▶ RECORDS SUPPLIED:
+===+
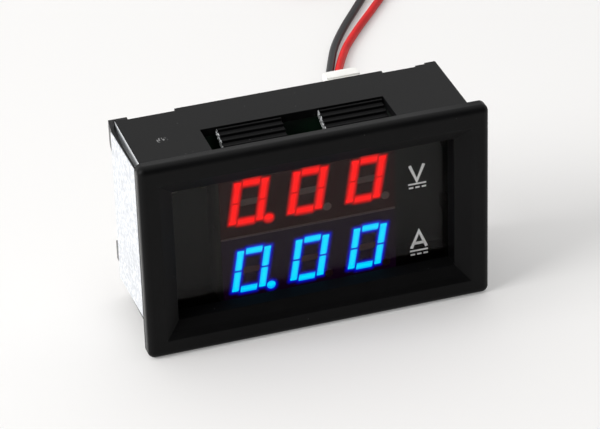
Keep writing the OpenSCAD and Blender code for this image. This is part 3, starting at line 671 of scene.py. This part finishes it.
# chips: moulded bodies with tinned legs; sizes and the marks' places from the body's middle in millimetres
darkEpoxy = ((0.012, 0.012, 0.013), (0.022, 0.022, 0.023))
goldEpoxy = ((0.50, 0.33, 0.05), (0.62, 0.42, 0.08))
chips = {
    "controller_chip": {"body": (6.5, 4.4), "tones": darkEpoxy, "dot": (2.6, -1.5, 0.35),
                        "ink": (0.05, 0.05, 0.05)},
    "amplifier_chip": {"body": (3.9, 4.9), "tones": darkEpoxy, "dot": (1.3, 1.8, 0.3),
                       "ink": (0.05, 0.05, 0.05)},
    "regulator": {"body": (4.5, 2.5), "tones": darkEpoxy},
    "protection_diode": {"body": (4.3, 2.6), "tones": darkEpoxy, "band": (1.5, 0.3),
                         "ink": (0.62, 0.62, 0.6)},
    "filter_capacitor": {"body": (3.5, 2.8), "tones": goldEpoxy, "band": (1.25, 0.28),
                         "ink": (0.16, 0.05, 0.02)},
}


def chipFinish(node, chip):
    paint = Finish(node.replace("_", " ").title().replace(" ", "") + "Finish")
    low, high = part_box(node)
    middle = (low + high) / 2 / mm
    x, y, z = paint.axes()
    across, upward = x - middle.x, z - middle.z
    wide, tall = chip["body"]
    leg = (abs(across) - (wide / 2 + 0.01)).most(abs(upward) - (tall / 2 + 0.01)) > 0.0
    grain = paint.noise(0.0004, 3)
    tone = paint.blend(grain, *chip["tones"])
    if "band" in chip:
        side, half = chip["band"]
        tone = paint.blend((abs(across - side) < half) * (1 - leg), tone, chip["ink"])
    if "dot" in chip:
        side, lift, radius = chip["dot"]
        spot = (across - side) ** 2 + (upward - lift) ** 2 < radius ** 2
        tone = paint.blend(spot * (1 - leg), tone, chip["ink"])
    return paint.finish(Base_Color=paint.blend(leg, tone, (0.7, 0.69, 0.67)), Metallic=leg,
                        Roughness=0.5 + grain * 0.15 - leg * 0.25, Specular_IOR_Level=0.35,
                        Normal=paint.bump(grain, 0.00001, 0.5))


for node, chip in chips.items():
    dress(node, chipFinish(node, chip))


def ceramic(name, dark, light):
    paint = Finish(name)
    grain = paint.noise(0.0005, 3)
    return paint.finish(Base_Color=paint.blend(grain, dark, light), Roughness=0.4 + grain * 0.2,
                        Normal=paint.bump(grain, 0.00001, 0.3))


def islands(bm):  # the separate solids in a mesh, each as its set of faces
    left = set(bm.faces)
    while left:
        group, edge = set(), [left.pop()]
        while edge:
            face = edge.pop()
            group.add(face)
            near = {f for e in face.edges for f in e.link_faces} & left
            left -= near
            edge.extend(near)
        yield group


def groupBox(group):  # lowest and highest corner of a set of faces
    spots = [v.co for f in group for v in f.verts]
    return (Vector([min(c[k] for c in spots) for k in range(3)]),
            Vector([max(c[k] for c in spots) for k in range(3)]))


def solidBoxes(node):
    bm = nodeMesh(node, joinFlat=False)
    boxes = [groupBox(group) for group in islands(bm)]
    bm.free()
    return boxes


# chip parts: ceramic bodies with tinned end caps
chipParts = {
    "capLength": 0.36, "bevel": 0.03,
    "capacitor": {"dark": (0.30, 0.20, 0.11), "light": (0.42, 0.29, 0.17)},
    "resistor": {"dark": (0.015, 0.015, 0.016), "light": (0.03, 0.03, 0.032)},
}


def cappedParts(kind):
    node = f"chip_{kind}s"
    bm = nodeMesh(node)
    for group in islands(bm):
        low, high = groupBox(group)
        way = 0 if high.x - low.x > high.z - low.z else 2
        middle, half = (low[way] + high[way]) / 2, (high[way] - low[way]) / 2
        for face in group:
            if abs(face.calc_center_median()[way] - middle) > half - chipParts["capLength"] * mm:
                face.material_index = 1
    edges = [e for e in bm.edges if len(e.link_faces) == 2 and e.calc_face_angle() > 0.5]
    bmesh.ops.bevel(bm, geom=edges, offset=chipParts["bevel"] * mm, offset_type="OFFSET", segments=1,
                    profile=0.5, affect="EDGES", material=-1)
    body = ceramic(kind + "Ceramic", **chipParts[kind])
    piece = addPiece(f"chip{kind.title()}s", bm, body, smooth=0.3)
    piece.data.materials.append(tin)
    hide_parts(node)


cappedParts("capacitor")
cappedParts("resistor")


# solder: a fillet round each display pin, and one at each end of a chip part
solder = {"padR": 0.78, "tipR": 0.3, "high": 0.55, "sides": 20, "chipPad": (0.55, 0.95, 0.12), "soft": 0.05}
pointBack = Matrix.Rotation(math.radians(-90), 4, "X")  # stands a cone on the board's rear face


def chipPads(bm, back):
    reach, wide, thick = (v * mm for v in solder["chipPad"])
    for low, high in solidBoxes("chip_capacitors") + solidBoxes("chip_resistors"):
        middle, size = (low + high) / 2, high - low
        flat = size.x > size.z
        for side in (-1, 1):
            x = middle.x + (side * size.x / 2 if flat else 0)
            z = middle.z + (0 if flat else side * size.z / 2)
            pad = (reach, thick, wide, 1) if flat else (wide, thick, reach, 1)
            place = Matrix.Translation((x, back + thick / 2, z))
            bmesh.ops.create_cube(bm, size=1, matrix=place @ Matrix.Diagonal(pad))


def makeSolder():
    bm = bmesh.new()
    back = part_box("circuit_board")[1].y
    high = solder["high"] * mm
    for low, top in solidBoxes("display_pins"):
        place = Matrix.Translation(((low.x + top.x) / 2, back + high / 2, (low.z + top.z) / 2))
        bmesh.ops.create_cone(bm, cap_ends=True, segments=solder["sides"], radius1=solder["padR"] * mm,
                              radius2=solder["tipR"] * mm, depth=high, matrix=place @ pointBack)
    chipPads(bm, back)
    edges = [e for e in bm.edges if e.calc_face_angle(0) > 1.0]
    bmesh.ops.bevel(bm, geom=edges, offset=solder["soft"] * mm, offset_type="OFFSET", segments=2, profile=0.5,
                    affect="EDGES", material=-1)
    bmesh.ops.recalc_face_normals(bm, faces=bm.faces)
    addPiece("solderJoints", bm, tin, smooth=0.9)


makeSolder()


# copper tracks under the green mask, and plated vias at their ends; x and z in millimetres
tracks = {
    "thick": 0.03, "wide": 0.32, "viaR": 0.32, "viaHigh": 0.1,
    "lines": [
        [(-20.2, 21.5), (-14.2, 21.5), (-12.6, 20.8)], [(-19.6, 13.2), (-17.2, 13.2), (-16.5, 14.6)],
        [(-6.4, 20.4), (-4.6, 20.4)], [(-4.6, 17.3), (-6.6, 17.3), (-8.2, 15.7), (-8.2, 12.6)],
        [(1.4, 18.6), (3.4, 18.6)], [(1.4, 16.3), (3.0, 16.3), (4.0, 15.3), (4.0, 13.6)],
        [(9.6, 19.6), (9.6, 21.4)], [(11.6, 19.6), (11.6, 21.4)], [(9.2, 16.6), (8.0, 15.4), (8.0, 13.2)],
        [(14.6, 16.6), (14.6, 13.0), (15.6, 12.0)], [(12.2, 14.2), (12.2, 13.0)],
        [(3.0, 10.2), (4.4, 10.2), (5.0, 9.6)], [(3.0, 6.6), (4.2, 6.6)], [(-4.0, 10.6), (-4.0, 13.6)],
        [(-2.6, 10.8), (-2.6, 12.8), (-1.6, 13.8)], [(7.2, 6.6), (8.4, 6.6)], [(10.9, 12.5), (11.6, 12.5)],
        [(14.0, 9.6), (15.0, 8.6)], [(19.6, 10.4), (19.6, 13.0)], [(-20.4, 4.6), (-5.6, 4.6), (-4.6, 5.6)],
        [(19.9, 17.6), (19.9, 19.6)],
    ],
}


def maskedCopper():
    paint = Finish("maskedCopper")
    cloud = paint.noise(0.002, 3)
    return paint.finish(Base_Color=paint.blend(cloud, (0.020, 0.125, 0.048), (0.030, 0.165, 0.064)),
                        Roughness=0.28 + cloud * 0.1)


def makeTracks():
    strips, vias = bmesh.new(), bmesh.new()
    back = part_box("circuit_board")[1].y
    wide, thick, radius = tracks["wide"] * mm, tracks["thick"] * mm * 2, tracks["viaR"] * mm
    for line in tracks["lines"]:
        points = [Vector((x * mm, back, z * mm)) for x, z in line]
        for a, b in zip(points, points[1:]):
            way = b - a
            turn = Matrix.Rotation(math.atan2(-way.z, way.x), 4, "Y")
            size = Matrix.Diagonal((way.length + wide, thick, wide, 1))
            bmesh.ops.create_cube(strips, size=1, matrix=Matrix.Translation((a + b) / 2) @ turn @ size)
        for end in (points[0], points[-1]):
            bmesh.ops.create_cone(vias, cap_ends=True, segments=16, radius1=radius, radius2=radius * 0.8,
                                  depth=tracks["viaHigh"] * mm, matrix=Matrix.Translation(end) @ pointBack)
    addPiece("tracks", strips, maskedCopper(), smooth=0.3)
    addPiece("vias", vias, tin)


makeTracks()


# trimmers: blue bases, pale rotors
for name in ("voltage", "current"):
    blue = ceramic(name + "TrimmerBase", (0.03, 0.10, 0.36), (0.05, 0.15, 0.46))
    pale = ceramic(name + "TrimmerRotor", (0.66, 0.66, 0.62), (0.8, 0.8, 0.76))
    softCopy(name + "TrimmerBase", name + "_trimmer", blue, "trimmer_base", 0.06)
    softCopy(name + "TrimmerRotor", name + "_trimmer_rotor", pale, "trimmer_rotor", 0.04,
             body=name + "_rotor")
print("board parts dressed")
+===+
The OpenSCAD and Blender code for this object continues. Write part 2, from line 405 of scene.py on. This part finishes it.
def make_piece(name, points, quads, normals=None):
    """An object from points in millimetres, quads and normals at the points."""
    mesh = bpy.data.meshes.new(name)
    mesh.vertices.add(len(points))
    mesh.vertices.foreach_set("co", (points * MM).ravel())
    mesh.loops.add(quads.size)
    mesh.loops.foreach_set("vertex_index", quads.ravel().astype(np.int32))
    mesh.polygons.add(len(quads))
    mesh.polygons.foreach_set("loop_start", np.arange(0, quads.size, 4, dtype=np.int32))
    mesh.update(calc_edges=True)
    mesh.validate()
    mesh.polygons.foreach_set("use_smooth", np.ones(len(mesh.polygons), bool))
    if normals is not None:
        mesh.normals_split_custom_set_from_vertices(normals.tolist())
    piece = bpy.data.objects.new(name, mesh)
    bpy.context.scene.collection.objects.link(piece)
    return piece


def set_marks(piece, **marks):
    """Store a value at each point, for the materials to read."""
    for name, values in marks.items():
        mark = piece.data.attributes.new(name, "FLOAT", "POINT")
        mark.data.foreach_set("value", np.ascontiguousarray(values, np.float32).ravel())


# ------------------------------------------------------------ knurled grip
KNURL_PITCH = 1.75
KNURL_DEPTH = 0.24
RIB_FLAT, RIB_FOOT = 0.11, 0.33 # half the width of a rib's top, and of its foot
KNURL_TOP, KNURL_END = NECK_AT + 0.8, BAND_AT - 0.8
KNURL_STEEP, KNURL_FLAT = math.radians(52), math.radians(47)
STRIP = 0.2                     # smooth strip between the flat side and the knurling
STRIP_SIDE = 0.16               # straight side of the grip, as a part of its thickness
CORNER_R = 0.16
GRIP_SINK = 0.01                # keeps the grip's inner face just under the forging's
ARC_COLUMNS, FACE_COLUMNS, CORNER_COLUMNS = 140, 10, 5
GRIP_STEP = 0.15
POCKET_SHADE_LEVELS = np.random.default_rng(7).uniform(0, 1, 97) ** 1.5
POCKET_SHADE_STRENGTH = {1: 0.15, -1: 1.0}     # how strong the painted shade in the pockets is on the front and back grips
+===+
▶ TASK DETAILS: Transcribe precisely the lines between the one that contains "hide_parts(node)" and the one that contains "board's rear face", counting those two lines as part of the range.

▶ COMPLETED TASK:
    hide_parts(node)


cappedParts("capacitor")
cappedParts("resistor")


# solder: a fillet round each display pin, and one at each end of a chip part
solder = {"padR": 0.78, "tipR": 0.3, "high": 0.55, "sides": 20, "chipPad": (0.55, 0.95, 0.12), "soft": 0.05}
pointBack = Matrix.Rotation(math.radians(-90), 4, "X")  # stands a cone on the board's rear face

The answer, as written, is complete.